**Goal:**
Where the data below has the string "json", return the whole line.

::::

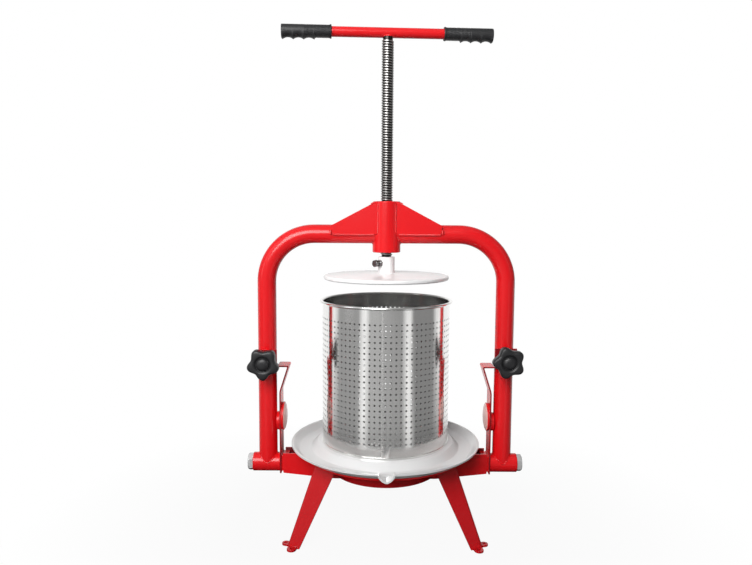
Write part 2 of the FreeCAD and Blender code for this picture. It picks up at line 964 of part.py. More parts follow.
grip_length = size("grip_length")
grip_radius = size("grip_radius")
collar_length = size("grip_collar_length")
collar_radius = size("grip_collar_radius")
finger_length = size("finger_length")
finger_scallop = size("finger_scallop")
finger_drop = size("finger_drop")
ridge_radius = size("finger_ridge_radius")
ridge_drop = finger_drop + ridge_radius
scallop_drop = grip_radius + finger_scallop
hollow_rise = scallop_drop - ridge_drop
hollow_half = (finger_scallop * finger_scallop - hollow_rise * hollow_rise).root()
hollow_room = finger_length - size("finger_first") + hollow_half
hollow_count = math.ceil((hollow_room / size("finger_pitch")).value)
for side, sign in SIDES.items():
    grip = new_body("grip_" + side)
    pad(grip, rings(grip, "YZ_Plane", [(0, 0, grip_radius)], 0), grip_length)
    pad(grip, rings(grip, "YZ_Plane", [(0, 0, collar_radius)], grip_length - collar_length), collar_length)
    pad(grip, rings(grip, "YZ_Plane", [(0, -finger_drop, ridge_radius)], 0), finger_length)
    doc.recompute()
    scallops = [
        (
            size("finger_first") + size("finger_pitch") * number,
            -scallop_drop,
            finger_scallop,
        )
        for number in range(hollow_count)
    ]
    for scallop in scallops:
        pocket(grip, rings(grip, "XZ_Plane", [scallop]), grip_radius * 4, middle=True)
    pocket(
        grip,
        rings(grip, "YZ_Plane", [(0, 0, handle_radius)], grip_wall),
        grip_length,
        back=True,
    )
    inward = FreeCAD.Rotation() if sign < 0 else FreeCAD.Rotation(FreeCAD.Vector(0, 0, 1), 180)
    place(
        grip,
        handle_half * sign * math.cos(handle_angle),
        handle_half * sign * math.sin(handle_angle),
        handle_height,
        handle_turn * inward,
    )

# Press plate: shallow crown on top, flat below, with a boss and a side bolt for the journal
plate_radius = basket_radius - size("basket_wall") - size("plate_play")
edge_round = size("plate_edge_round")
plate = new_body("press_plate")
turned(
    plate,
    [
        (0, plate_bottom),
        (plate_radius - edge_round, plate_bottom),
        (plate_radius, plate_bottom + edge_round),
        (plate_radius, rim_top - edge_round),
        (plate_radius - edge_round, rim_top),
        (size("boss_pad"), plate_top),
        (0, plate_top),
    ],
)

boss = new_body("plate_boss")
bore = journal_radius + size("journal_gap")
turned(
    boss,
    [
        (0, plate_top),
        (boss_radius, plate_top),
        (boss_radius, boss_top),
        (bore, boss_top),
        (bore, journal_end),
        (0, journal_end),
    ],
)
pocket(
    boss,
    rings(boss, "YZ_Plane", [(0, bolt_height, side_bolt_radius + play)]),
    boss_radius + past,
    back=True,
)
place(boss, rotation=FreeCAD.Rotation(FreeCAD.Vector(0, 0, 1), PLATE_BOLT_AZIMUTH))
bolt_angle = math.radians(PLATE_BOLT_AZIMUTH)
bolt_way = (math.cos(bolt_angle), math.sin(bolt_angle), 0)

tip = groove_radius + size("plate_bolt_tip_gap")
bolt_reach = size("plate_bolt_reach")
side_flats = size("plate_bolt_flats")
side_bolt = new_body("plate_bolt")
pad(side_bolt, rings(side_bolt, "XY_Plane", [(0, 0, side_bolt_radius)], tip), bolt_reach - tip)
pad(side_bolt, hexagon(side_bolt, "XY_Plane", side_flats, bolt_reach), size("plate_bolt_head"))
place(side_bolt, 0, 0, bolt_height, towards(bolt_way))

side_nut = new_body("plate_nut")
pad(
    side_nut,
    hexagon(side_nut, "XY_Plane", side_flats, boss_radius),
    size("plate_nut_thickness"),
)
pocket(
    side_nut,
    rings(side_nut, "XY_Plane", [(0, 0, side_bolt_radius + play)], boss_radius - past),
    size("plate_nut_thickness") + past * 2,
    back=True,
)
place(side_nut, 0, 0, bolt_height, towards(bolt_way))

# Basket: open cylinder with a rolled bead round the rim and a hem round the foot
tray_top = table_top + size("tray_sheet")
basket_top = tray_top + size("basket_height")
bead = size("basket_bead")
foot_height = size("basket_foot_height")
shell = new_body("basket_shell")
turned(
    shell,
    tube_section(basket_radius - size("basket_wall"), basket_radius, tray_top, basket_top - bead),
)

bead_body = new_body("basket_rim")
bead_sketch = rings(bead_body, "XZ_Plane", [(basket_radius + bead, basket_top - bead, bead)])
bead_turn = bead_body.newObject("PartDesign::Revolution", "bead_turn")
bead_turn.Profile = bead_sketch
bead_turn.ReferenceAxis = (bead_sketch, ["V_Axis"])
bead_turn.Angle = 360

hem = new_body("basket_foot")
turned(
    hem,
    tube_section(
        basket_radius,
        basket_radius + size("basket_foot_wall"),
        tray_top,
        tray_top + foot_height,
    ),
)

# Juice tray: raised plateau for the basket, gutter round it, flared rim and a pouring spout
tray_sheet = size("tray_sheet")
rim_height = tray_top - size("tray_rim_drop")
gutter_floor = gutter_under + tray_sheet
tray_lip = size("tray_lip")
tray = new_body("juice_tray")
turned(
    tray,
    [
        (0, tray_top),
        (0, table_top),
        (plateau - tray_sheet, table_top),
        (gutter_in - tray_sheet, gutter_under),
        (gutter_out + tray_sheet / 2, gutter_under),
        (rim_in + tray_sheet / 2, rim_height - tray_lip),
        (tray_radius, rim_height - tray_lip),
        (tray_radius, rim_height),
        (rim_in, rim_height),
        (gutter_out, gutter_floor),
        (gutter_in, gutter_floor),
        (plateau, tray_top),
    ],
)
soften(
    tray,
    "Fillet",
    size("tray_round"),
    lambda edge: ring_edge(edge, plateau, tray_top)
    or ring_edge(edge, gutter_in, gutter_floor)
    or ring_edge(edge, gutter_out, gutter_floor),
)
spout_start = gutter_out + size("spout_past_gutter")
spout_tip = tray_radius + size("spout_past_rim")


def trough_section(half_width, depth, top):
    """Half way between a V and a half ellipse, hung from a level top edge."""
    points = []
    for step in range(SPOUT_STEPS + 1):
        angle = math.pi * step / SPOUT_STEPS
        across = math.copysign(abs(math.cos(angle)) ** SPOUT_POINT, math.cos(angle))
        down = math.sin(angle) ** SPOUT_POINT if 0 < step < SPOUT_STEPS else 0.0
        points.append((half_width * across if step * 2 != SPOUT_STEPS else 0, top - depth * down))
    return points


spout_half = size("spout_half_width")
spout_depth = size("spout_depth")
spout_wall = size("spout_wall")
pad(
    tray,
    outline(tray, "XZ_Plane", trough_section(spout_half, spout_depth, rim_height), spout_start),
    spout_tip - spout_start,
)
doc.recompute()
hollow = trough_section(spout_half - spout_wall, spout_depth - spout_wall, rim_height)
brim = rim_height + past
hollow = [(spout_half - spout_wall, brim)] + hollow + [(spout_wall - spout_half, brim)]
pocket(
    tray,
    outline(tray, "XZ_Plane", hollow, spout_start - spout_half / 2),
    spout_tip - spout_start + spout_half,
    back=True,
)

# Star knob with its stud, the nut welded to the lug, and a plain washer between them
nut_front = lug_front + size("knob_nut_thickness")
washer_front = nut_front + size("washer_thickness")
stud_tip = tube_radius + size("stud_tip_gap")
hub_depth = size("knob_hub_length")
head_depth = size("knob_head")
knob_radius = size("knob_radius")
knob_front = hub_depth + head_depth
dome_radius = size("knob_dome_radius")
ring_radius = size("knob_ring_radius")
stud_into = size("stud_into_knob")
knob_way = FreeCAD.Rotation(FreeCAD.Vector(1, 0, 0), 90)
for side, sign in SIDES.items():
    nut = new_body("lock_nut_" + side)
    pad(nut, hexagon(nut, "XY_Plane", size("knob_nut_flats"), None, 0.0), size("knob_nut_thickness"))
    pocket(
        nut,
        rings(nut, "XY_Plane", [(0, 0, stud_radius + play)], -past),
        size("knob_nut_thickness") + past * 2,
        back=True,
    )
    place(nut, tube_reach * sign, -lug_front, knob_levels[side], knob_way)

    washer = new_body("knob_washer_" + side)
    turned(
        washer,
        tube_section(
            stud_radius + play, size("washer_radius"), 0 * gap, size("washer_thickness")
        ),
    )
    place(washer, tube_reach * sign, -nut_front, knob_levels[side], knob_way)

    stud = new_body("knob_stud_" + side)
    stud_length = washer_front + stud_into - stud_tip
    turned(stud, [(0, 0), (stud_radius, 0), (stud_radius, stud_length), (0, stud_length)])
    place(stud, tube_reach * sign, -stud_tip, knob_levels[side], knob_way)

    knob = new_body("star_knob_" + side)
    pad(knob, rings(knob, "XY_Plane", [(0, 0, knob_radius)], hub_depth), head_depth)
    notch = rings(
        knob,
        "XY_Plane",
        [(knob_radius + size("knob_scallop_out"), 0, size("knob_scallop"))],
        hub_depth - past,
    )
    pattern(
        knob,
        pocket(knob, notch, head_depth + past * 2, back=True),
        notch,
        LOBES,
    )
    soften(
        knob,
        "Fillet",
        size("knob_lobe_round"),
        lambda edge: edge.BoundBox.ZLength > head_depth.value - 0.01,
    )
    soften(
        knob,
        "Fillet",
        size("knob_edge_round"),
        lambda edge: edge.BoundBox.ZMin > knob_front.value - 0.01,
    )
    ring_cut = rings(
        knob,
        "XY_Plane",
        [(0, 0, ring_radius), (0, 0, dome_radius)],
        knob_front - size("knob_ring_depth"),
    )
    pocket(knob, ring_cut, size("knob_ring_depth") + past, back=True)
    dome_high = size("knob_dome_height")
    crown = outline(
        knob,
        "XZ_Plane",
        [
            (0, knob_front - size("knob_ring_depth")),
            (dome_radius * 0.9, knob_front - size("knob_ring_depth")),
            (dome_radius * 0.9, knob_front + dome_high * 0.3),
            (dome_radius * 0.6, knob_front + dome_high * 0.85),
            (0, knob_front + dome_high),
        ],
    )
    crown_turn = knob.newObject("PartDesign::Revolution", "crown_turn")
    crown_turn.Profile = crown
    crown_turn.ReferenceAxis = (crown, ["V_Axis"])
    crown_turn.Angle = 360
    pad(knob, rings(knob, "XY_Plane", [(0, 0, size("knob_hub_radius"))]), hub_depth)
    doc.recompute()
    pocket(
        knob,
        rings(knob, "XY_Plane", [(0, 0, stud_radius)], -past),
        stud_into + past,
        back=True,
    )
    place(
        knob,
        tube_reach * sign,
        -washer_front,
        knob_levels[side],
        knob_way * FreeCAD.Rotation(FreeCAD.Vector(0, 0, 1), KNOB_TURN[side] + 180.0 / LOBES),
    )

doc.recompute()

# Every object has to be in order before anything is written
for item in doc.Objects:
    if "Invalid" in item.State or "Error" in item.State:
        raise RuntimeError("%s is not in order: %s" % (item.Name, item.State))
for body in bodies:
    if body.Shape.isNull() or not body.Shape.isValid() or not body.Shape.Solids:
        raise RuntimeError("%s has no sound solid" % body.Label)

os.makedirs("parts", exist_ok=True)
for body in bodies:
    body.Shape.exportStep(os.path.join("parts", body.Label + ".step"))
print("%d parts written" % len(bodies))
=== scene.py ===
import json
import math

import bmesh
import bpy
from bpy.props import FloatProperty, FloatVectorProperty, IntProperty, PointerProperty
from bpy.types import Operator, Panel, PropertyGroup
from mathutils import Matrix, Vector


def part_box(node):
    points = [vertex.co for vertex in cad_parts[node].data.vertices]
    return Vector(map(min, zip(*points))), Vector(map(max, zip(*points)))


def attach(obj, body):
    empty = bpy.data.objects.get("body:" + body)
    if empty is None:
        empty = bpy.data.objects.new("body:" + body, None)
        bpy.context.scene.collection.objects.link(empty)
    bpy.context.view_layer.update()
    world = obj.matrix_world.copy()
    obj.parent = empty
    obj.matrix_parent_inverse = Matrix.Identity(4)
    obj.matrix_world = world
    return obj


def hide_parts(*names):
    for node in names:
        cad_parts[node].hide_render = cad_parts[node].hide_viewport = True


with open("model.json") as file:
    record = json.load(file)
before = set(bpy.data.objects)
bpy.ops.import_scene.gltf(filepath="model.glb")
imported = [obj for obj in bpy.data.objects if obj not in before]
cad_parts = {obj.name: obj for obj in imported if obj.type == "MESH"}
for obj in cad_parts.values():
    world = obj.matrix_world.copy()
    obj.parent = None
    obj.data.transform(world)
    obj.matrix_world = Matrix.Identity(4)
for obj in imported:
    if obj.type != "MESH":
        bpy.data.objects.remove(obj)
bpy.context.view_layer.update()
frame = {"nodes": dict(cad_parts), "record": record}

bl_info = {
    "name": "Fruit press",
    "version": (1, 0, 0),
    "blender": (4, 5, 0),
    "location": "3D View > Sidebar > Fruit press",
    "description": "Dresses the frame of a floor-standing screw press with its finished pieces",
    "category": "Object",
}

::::

**Correct response:**
import json
with open("model.json") as file:
    record = json.load(file)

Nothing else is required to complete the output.